The present invention provides improvements over conventional systems by enabling:
The present invention addresses the limitations of static and fragmented AI testing approaches by introducing an autonomous adversarial testing system. The system includes:
This invention represents a core step toward AI governing AI—an autonomous and unsupervised adversarial testing system that dynamically evaluates and challenges other AI models. The system operates without human intervention, learning from model responses and evolving attack strategies across time. It integrates not only technical red teaming but also compliance enforcement, thereby enabling AI systems to serve as governance engines for the safety, robustness, and policy alignment of other AI systems.
The system is designed for scalable deployment in AI security assurance environments, including applications in compliance testing, certification support, and regulatory auditing. Its modular design enables use in both enterprise and institutional (including public-sector) settings.
Beyond its technical contributions, the invention also represents a critical enabler of the broader vision of AI governing AI, particularly in preparation for the development and deployment of Artificial General Intelligence (AGI). By allowing AI systems to independently evaluate, challenge, and improve other AI systems, this red teaming framework advances the state of machine-accountable governance-providing the infrastructure for scalable, standards-aligned oversight without direct human supervision. Optional advanced embodiments further include real-time dynamic optimization and recursive self-testing capabilities, enhancing continuous adaptability and robustness
The present invention provides an automated adversarial testing system comprising a modular architecture for AI red teaming. The system is designed to generate, optimize, and evaluate adversarial examples targeting AI models through a combination of generative adversarial networks (GANs) and reinforcement learning (RL). It further integrates compliance logic for policy-aware testing and structured audit reporting. The system may be deployed via API for integration into enterprise and public-sector workflows.

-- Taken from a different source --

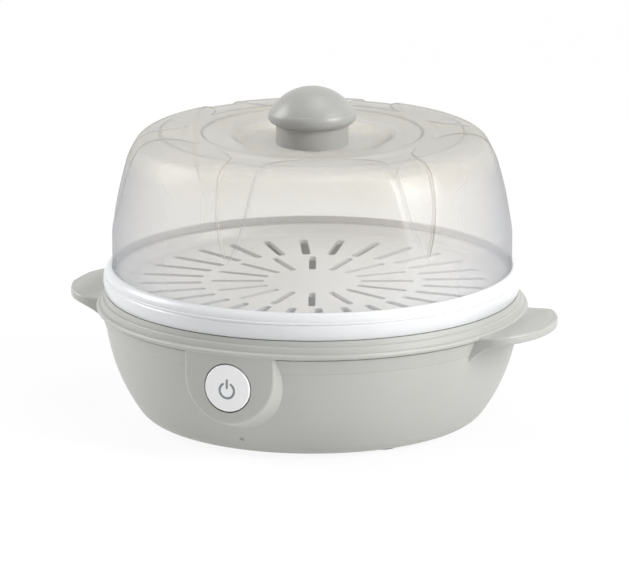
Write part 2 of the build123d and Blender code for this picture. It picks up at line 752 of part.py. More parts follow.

FIG. 1 System-Level Architecture of the Autonomous AI Red Teaming Tool: A system-level flowchart illustrating the architecture of the AI red teaming tool, including modules for data ingestion, GAN-based adversarial generation, RL-based optimization, compliance logic, audit engine, and deployment APIs.
Referring now to FIG. 1, the system architecture comprises the following components:
FIG. 2 End-to-End Red Teaming Workflow: A flowchart illustrating the sequential process of automated red teaming. It begins with input data or queries, followed by adversarial sample generation via a GAN-based engine, iterative optimization through reinforcement learning, and evaluation of the AI model's responses against compliance benchmarks. The results are compiled into structured audit reports for external review or certification.
FIG. 3 Federated Red Teaming Deployment Architecture: The architecture illustrates a federated red teaming deployment that enables distributed adversarial testing across multiple external AI environments in a privacy-preserving manner. For illustration purposes, FIG. 3 depicts two representative external AI model environments (300a, 300b) and their associated local red teaming agents (302a, 302b). It should be understood that this architecture supports any number of external nodes, and the labeling is used solely to distinguish between instances. The system comprises the following components:
1: A system for automated red teaming of artificial intelligence (AI) models, comprising: (a) a generative adversarial network (GAN)-based attack generator configured to produce adversarial input samples targeting at least one AI model; (b) a reinforcement learning (RL) controller configured to adapt the behavior of the attack generator based on feedback from responses of the AI model to the adversarial input samples; (c) a compliance logic module configured to evaluate the responses of the AI model against predefined compliance benchmarks; and (d) an audit module configured to generate structured reports comprising results of the adversarial testing, including metrics of robustness and compliance violations.
2: A method of performing automated red teaming of an AI model, the method comprising: (a) generating a set of adversarial samples using a GAN; (b) applying the adversarial samples to the AI model; (c) receiving feedback from the AI model and optimizing further adversarial samples using RL; (d) evaluating the responses of the AI model against one or more compliance standards; and (e) outputting an audit report comprising vulnerability metrics and compliance flags. Dependent Claims
3: The system of claim 1, wherein the GAN-based attack generator is configured to operate across multiple input types including image, text, tabular data, and multi-modal data.
4: The system of claim 1, wherein the RL controller utilizes a reward function that maximizes adversarial success while minimizing perturbation cost.
5: The system of claim 1, further comprising a deployment interface configured to expose a RESTful API, software development kit (SDK), browser extension, or other integration mechanism for connection with external audit pipelines or certification workflows.
6: The system of claim 1, wherein the compliance logic module includes mapping logic aligned with one or more of: (i) ISO/IEC 42001; (ii) the NIST AI Risk Management Framework; (iii) national or sectoral AI regulatory certification benchmarks; or (iv) any future-developed international, public-sector, or industry-specific AI governance standards.
7: The system of claim 1, further comprising a federated deployment layer configured to execute red teaming operations across a plurality of AI model nodes in a privacy-preserving manner.
8: The system of claim 1, wherein the audit module includes a tamper-proof logging engine that digitally signs or encrypts audit data to ensure integrity.
9: The system of claim 1, further comprising a post-attack reporting module configured to generate calibration recommendations or retraining directives based on adversarial test outcomes.
10: The system of claim 1, wherein the adversarial attack generation and reinforcement learning controller operate in real-time, dynamically optimizing adversarial strategies based on immediate feedback from the target AI model.
11: The system of claim 1, wherein the adversarial testing includes a recursive self-testing mode for evaluating and improving the robustness and adaptability of the red-teaming system itself.
12: The method of claim 2, wherein evaluating the responses includes assessing robustness under adversarial perturbations, model accuracy drops, fairness deviation, or policy violations.
13: The method of claim 2, further comprising the step of identifying transferable adversarial strategies that are effective across multiple AI models with different architectures.